WHAT YOU SHOULD DO → The listing beneath should be written out in full, exactly as shown.

Recorded data →
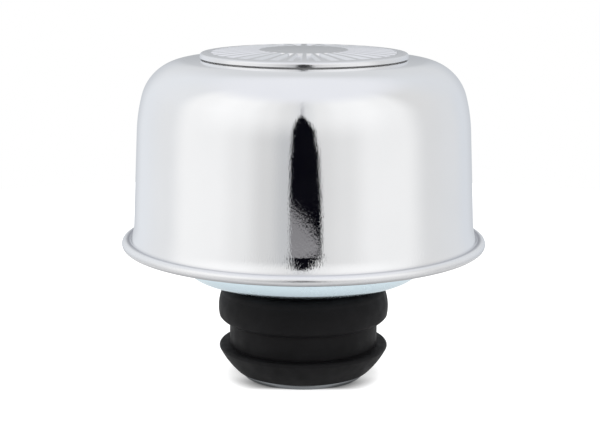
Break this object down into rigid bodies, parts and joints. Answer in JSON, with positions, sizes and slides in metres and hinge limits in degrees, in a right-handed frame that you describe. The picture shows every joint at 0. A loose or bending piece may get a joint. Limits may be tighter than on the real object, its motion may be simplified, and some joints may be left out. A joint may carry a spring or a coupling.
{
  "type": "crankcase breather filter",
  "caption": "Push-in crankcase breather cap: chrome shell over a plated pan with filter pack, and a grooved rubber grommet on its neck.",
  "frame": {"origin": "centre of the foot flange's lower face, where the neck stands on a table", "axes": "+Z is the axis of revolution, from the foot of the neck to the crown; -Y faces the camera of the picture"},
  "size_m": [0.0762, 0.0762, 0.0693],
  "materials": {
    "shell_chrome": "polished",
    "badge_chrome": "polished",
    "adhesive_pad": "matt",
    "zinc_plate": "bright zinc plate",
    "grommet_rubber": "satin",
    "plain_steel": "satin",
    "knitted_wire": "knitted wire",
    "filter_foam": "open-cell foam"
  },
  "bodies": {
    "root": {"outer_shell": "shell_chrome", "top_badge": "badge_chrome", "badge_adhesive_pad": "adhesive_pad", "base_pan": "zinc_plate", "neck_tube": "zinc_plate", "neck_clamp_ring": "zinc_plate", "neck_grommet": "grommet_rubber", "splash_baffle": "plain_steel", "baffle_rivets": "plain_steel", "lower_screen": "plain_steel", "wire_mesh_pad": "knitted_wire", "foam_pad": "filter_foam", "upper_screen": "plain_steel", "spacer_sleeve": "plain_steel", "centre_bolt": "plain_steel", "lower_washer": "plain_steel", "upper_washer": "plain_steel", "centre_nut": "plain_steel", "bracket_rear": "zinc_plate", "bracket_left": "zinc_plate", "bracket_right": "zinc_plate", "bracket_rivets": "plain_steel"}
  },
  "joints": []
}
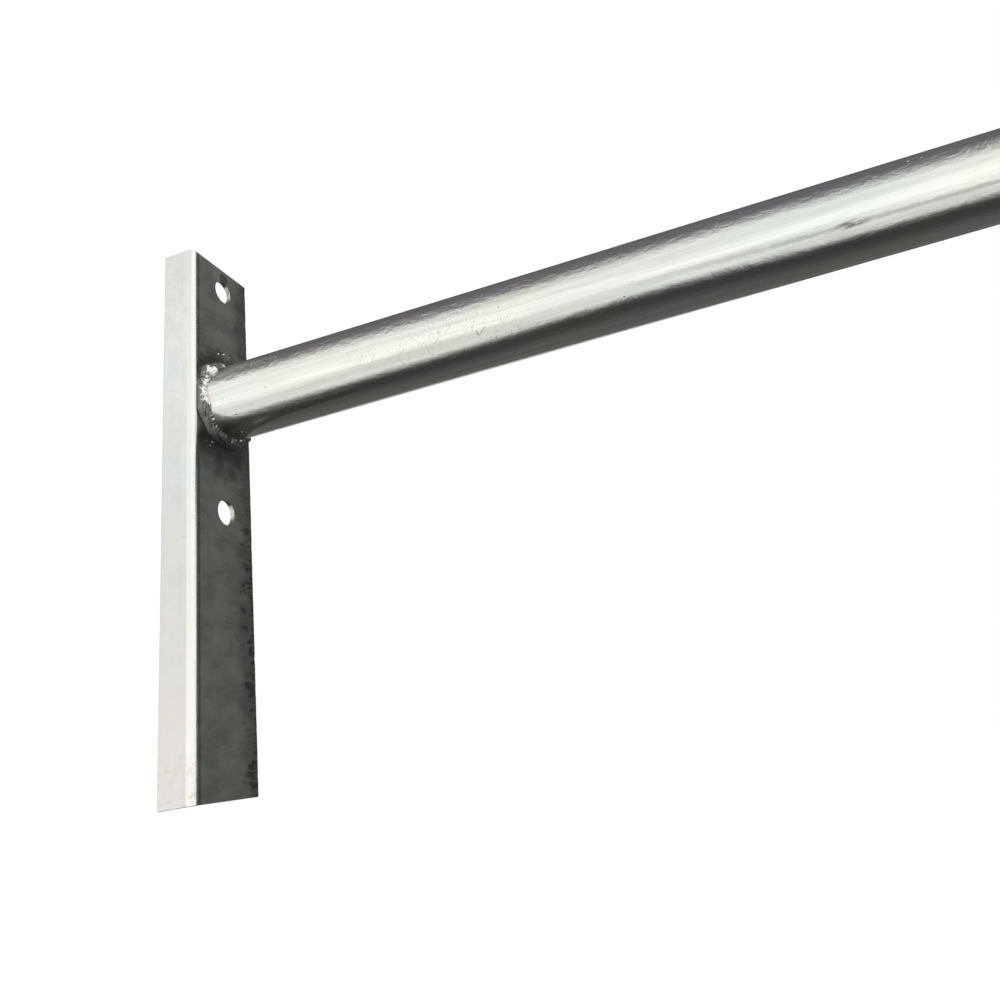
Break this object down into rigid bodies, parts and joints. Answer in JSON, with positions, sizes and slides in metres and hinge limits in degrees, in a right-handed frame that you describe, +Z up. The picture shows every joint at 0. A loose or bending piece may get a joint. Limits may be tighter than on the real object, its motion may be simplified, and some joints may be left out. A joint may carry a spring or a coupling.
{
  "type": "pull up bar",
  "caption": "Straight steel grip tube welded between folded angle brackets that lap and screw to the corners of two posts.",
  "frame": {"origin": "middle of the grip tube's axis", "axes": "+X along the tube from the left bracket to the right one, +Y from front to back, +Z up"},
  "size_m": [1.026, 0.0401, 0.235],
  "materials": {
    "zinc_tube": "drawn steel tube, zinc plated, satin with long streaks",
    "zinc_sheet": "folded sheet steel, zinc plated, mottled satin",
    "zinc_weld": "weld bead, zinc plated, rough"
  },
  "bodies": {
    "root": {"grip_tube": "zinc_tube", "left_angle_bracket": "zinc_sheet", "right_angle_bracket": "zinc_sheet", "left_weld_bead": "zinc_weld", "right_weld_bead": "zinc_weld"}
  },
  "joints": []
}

ANSWER BELOW →
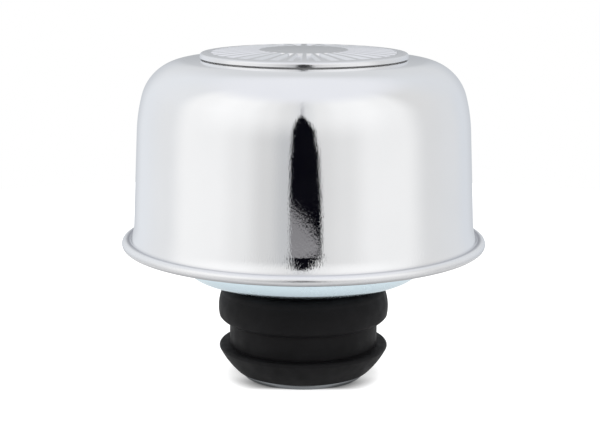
Break this object down into rigid bodies, parts and joints. Answer in JSON, with positions, sizes and slides in metres and hinge limits in degrees, in a right-handed frame that you describe. The picture shows every joint at 0. A loose or bending piece may get a joint. Limits may be tighter than on the real object, its motion may be simplified, and some joints may be left out. A joint may carry a spring or a coupling.
{
  "type": "crankcase breather filter",
  "caption": "Push-in crankcase breather cap: chrome shell over a plated pan with filter pack, and a grooved rubber grommet on its neck.",
  "frame": {"origin": "centre of the foot flange's lower face, where the neck stands on a table", "axes": "+Z is the axis of revolution, from the foot of the neck to the crown; -Y faces the camera of the picture"},
  "size_m": [0.0762, 0.0762, 0.0693],
  "materials": {
    "shell_chrome": "polished",
    "badge_chrome": "polished",
    "adhesive_pad": "matt",
    "zinc_plate": "bright zinc plate",
    "grommet_rubber": "satin",
    "plain_steel": "satin",
    "knitted_wire": "knitted wire",
    "filter_foam": "open-cell foam"
  },
  "bodies": {
    "root": {"outer_shell": "shell_chrome", "top_badge": "badge_chrome", "badge_adhesive_pad": "adhesive_pad", "base_pan": "zinc_plate", "neck_tube": "zinc_plate", "neck_clamp_ring": "zinc_plate", "neck_grommet": "grommet_rubber", "splash_baffle": "plain_steel", "baffle_rivets": "plain_steel", "lower_screen": "plain_steel", "wire_mesh_pad": "knitted_wire", "foam_pad": "filter_foam", "upper_screen": "plain_steel", "spacer_sleeve": "plain_steel", "centre_bolt": "plain_steel", "lower_washer": "plain_steel", "upper_washer": "plain_steel", "centre_nut": "plain_steel", "bracket_rear": "zinc_plate", "bracket_left": "zinc_plate", "bracket_right": "zinc_plate", "bracket_rivets": "plain_steel"}
  },
  "joints": []
}
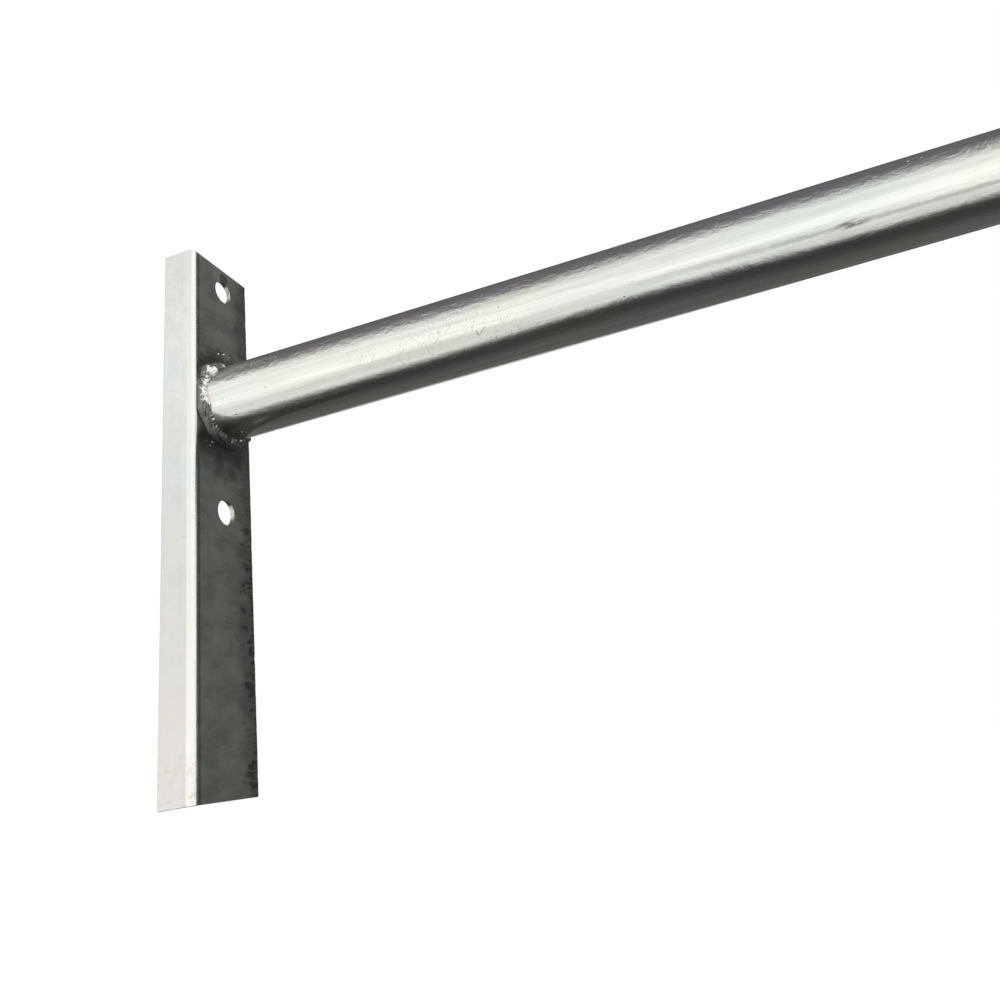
Break this object down into rigid bodies, parts and joints. Answer in JSON, with positions, sizes and slides in metres and hinge limits in degrees, in a right-handed frame that you describe, +Z up. The picture shows every joint at 0. A loose or bending piece may get a joint. Limits may be tighter than on the real object, its motion may be simplified, and some joints may be left out. A joint may carry a spring or a coupling.
{
  "type": "pull up bar",
  "caption": "Straight steel grip tube welded between folded angle brackets that lap and screw to the corners of two posts.",
  "frame": {"origin": "middle of the grip tube's axis", "axes": "+X along the tube from the left bracket to the right one, +Y from front to back, +Z up"},
  "size_m": [1.026, 0.0401, 0.235],
  "materials": {
    "zinc_tube": "drawn steel tube, zinc plated, satin with long streaks",
    "zinc_sheet": "folded sheet steel, zinc plated, mottled satin",
    "zinc_weld": "weld bead, zinc plated, rough"
  },
  "bodies": {
    "root": {"grip_tube": "zinc_tube", "left_angle_bracket": "zinc_sheet", "right_angle_bracket": "zinc_sheet", "left_weld_bead": "zinc_weld", "right_weld_bead": "zinc_weld"}
  },
  "joints": []
}